* [Records for processing]:
----

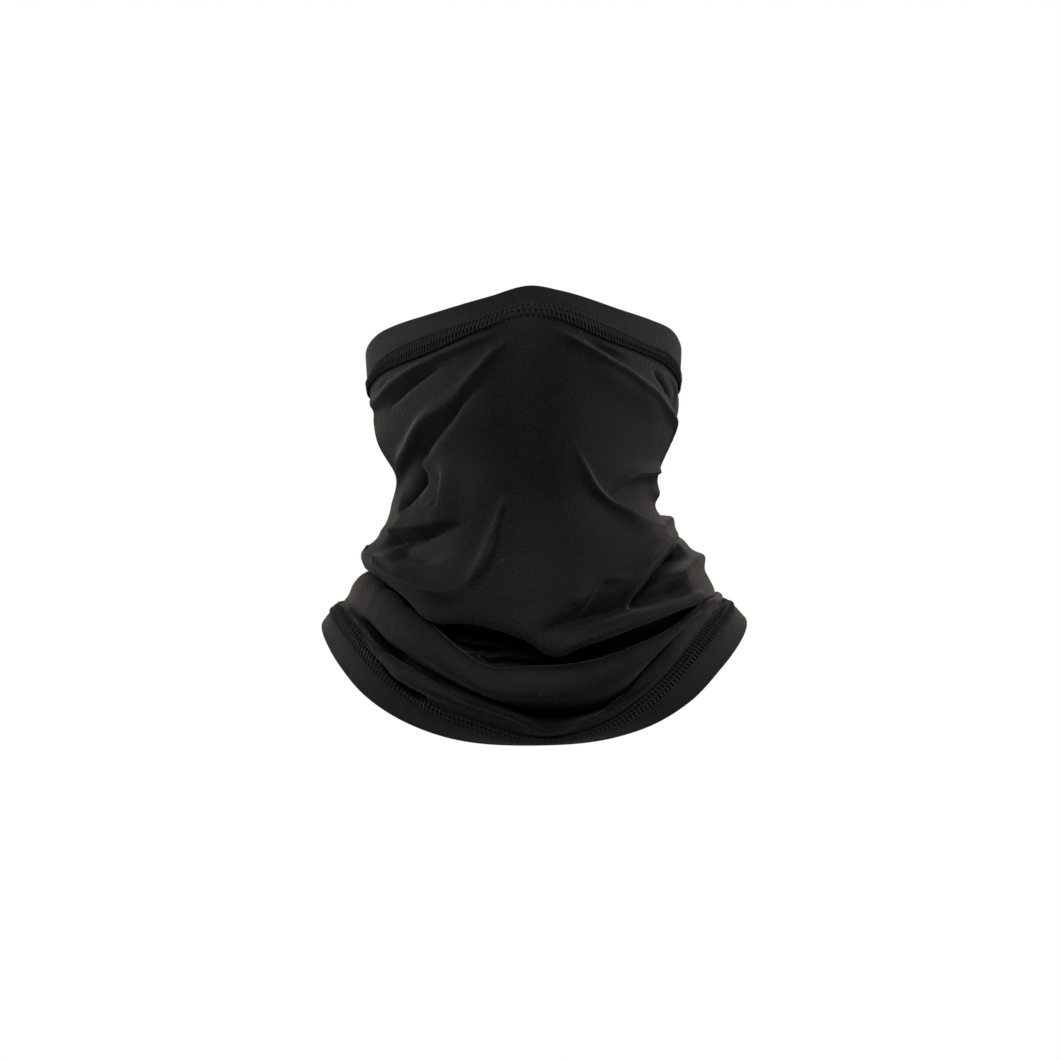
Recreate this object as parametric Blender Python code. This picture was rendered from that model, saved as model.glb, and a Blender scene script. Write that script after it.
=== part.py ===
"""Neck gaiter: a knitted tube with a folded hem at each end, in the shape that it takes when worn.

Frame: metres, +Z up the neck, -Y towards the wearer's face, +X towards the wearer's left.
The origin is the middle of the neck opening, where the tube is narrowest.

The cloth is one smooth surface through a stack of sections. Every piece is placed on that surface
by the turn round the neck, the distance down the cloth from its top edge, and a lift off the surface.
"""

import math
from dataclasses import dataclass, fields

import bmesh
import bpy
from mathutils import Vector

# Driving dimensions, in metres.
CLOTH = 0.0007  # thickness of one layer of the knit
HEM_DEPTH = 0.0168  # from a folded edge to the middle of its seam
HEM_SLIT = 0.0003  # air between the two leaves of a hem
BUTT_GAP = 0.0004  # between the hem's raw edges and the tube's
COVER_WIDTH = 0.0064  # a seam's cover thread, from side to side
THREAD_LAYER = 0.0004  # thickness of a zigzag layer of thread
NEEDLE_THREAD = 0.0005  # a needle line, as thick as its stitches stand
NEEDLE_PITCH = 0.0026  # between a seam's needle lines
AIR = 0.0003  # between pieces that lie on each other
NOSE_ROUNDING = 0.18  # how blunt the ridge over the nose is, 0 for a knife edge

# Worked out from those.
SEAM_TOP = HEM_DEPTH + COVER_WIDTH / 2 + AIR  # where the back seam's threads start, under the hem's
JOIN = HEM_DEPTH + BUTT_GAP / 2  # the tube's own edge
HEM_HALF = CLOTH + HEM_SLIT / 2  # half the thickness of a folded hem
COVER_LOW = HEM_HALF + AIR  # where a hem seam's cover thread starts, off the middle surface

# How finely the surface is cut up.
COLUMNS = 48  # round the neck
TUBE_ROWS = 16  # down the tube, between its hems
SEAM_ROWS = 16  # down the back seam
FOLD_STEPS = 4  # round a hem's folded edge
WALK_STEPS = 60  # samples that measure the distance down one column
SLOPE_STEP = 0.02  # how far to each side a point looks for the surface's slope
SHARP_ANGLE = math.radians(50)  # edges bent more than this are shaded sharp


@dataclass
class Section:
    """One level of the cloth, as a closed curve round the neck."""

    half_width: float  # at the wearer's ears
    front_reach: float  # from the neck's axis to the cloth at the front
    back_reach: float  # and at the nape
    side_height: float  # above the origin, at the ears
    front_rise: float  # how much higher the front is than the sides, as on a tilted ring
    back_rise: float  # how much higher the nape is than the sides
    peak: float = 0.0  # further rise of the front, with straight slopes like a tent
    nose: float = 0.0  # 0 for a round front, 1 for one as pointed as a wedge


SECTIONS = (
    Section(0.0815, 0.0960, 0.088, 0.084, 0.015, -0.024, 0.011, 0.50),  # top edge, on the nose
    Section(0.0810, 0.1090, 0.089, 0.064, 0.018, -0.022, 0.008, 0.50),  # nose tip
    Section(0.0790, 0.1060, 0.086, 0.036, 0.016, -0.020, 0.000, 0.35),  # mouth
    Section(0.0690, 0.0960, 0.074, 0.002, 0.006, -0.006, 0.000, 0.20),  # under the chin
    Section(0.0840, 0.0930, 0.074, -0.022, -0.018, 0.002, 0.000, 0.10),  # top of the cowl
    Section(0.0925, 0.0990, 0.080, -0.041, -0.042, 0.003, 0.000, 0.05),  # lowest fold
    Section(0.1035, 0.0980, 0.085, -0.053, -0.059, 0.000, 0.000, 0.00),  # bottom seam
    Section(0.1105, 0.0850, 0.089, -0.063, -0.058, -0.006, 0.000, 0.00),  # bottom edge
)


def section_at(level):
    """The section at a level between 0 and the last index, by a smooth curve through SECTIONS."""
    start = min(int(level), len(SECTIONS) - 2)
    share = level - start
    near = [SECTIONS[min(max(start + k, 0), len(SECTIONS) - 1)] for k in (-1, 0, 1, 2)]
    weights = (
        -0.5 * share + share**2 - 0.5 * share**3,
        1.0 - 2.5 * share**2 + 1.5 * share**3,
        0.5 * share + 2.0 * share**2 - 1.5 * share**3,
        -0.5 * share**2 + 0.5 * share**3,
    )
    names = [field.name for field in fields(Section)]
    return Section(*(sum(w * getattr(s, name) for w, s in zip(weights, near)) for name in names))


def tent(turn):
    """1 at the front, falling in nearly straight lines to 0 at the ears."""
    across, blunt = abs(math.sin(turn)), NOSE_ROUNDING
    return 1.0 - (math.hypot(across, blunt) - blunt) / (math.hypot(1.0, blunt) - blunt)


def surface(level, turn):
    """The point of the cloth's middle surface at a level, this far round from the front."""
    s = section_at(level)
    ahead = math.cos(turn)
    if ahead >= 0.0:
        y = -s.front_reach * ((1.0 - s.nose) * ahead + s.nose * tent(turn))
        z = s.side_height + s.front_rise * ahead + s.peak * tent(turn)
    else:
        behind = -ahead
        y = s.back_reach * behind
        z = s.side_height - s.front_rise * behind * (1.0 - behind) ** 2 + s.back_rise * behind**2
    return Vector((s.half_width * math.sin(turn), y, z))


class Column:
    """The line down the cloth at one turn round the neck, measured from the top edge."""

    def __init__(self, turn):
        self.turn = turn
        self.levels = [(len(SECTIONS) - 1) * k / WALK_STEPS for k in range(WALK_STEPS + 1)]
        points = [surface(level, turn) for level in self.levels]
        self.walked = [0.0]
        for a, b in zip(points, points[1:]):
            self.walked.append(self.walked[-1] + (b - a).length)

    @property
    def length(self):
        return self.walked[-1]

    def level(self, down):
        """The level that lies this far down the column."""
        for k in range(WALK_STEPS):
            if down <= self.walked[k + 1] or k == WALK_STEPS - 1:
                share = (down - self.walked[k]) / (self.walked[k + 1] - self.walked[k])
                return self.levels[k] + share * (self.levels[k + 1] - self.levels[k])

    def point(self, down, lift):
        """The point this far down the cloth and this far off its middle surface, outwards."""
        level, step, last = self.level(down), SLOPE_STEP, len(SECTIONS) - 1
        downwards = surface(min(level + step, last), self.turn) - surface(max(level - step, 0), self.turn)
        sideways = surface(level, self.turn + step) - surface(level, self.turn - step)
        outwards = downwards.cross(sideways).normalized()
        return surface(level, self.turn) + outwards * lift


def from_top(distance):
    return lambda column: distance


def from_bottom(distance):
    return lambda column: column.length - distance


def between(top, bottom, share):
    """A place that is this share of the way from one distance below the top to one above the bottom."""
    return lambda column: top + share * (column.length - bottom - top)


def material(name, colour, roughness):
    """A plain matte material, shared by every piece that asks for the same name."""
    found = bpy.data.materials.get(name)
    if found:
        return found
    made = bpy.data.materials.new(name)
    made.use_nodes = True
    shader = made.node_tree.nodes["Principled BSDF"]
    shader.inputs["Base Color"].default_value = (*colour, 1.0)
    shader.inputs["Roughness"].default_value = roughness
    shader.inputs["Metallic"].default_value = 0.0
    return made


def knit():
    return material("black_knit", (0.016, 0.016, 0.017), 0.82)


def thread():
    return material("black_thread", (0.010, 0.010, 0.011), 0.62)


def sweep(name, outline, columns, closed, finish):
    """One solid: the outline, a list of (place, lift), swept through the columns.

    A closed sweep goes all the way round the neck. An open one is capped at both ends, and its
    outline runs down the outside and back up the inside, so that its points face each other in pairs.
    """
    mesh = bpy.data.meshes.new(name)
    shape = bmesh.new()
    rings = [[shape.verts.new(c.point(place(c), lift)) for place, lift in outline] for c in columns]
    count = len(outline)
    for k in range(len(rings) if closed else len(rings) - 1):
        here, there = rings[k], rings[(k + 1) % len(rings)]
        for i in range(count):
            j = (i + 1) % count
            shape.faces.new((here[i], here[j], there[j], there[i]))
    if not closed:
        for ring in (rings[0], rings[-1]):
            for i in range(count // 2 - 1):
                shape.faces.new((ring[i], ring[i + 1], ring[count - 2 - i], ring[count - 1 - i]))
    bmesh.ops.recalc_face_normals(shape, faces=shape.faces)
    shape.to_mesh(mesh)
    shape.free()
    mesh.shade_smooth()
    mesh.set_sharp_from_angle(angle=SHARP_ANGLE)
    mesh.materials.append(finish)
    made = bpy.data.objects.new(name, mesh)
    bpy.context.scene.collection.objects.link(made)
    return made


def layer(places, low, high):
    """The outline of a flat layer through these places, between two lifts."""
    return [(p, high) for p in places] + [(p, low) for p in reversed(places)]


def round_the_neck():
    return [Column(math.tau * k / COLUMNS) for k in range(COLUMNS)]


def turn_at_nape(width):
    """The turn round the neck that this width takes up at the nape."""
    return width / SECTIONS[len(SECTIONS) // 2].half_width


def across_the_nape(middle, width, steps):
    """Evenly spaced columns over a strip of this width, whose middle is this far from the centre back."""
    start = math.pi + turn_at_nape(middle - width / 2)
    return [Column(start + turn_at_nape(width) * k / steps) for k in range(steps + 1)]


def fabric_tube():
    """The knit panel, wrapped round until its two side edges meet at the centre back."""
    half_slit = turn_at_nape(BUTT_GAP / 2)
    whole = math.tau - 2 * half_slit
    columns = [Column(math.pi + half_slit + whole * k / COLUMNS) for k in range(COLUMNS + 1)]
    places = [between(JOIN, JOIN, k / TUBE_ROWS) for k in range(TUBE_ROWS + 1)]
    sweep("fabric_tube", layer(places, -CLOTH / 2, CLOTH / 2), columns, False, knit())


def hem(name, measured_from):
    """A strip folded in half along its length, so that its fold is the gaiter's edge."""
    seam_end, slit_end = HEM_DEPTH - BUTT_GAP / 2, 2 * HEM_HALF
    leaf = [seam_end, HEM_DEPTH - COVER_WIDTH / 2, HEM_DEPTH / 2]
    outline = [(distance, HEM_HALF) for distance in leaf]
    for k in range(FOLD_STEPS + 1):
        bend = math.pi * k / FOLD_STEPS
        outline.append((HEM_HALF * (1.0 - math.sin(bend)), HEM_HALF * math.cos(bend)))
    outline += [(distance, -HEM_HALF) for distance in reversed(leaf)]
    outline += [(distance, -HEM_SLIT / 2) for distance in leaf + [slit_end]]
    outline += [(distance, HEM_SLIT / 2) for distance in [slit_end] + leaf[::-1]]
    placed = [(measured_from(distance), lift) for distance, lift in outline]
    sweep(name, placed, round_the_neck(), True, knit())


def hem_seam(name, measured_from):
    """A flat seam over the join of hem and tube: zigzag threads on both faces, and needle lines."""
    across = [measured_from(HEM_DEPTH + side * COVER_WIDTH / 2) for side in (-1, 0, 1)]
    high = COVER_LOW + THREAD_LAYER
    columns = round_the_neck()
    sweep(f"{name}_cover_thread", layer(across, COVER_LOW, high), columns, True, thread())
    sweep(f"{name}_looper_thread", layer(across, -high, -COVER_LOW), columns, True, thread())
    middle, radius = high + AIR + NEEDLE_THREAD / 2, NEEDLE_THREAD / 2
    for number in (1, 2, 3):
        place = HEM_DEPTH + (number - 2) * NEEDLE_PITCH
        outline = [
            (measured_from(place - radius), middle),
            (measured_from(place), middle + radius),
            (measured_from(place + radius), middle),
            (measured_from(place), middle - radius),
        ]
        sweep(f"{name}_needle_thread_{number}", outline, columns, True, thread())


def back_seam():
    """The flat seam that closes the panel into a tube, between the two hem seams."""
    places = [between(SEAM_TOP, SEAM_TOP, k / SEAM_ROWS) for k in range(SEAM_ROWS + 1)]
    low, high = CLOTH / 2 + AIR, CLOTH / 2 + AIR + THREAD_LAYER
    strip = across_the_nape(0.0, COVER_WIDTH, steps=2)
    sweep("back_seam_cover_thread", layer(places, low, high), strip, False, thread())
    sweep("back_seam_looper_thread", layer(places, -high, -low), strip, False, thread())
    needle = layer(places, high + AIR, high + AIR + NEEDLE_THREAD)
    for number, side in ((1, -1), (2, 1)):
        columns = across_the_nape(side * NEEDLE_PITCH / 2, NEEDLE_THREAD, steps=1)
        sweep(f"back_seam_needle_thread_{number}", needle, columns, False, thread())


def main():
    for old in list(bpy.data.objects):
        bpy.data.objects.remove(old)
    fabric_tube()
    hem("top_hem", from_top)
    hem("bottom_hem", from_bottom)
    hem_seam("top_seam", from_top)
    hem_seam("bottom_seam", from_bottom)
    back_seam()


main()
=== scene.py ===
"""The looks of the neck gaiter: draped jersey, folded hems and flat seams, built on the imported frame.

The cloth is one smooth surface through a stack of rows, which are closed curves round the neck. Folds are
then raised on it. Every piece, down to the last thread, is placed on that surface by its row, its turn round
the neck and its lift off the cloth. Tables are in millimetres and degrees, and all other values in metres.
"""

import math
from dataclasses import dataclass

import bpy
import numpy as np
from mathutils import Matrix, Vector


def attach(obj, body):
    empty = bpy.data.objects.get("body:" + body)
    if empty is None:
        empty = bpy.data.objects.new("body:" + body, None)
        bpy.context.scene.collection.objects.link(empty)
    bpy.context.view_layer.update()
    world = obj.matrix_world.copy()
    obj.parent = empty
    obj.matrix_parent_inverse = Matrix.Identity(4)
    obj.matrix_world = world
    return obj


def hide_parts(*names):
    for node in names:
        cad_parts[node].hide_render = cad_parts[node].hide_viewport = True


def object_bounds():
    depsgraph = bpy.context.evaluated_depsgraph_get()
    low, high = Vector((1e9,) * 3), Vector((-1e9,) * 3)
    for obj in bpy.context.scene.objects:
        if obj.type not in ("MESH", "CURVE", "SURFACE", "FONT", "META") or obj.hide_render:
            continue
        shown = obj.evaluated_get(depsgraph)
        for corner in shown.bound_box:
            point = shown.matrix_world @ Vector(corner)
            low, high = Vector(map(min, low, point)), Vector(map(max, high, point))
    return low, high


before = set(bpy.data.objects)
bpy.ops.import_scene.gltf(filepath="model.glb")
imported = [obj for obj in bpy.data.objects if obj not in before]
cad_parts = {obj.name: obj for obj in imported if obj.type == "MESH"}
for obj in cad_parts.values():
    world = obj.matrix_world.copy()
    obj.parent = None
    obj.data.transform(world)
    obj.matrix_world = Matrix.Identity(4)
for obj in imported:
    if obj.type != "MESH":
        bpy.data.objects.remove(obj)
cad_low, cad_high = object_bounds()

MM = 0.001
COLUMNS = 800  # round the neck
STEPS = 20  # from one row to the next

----

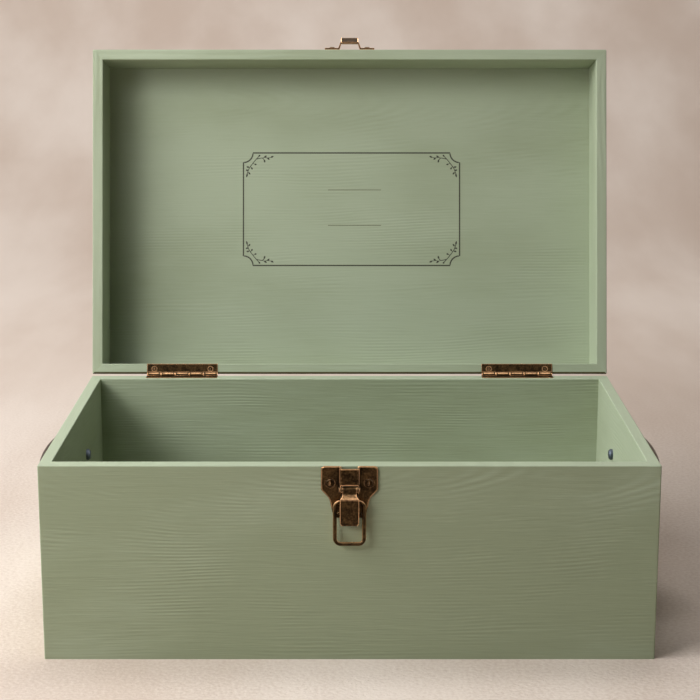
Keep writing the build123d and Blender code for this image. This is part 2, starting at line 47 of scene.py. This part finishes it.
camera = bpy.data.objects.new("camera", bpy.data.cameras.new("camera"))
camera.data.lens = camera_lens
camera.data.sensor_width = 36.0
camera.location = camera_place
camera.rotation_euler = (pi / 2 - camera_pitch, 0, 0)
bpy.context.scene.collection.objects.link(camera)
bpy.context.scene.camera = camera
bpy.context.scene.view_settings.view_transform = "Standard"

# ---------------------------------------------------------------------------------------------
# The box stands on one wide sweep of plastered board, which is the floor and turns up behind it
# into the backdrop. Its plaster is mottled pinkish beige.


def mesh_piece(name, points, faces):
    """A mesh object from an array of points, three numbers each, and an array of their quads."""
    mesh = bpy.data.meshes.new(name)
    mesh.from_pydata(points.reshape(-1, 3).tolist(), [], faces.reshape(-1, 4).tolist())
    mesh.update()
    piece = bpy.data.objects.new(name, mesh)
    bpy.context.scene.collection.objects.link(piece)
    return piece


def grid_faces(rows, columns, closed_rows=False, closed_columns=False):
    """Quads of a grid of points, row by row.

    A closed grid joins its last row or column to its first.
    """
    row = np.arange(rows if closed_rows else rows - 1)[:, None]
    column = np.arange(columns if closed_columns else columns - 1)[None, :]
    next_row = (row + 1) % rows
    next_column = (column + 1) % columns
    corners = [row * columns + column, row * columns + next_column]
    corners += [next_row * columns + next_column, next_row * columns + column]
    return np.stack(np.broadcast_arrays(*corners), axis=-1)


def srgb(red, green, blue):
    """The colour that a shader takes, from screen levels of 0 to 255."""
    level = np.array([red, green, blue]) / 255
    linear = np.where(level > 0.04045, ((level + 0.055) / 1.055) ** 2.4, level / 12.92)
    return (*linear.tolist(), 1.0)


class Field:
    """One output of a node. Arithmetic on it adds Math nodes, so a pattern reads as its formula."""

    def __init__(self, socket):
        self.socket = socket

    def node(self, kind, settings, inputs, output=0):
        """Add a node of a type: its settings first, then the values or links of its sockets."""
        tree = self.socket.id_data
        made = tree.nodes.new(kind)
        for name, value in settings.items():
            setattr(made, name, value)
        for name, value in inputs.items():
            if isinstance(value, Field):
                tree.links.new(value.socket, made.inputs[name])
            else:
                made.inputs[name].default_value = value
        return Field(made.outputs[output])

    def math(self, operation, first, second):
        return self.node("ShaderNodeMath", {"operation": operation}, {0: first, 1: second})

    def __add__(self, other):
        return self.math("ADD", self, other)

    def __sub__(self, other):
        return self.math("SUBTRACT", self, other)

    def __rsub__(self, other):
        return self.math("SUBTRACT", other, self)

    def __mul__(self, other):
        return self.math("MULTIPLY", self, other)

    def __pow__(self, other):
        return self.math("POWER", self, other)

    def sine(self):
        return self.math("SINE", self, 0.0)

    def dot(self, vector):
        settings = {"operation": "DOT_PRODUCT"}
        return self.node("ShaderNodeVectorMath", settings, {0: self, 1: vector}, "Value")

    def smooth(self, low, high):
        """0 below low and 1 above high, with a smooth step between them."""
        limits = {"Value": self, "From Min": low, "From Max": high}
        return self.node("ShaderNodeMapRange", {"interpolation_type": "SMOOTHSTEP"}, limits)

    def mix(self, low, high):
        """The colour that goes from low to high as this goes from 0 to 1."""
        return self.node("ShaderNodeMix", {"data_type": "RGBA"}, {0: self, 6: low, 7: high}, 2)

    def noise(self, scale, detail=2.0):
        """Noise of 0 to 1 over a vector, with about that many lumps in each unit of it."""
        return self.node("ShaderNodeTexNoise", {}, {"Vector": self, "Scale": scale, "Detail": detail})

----

* [What you have to do]: Give again only the lines from the one bearing "needle = layer(places, high" through the one bearing "obj.parent = empty", exactly as they stand.

* [Solution to this task]:
    needle = layer(places, high + AIR, high + AIR + NEEDLE_THREAD)
    for number, side in ((1, -1), (2, 1)):
        columns = across_the_nape(side * NEEDLE_PITCH / 2, NEEDLE_THREAD, steps=1)
        sweep(f"back_seam_needle_thread_{number}", needle, columns, False, thread())


def main():
    for old in list(bpy.data.objects):
        bpy.data.objects.remove(old)
    fabric_tube()
    hem("top_hem", from_top)
    hem("bottom_hem", from_bottom)
    hem_seam("top_seam", from_top)
    hem_seam("bottom_seam", from_bottom)
    back_seam()


main()
=== scene.py ===
"""The looks of the neck gaiter: draped jersey, folded hems and flat seams, built on the imported frame.

The cloth is one smooth surface through a stack of rows, which are closed curves round the neck. Folds are
then raised on it. Every piece, down to the last thread, is placed on that surface by its row, its turn round
the neck and its lift off the cloth. Tables are in millimetres and degrees, and all other values in metres.
"""

import math
from dataclasses import dataclass

import bpy
import numpy as np
from mathutils import Matrix, Vector


def attach(obj, body):
    empty = bpy.data.objects.get("body:" + body)
    if empty is None:
        empty = bpy.data.objects.new("body:" + body, None)
        bpy.context.scene.collection.objects.link(empty)
    bpy.context.view_layer.update()
    world = obj.matrix_world.copy()
    obj.parent = empty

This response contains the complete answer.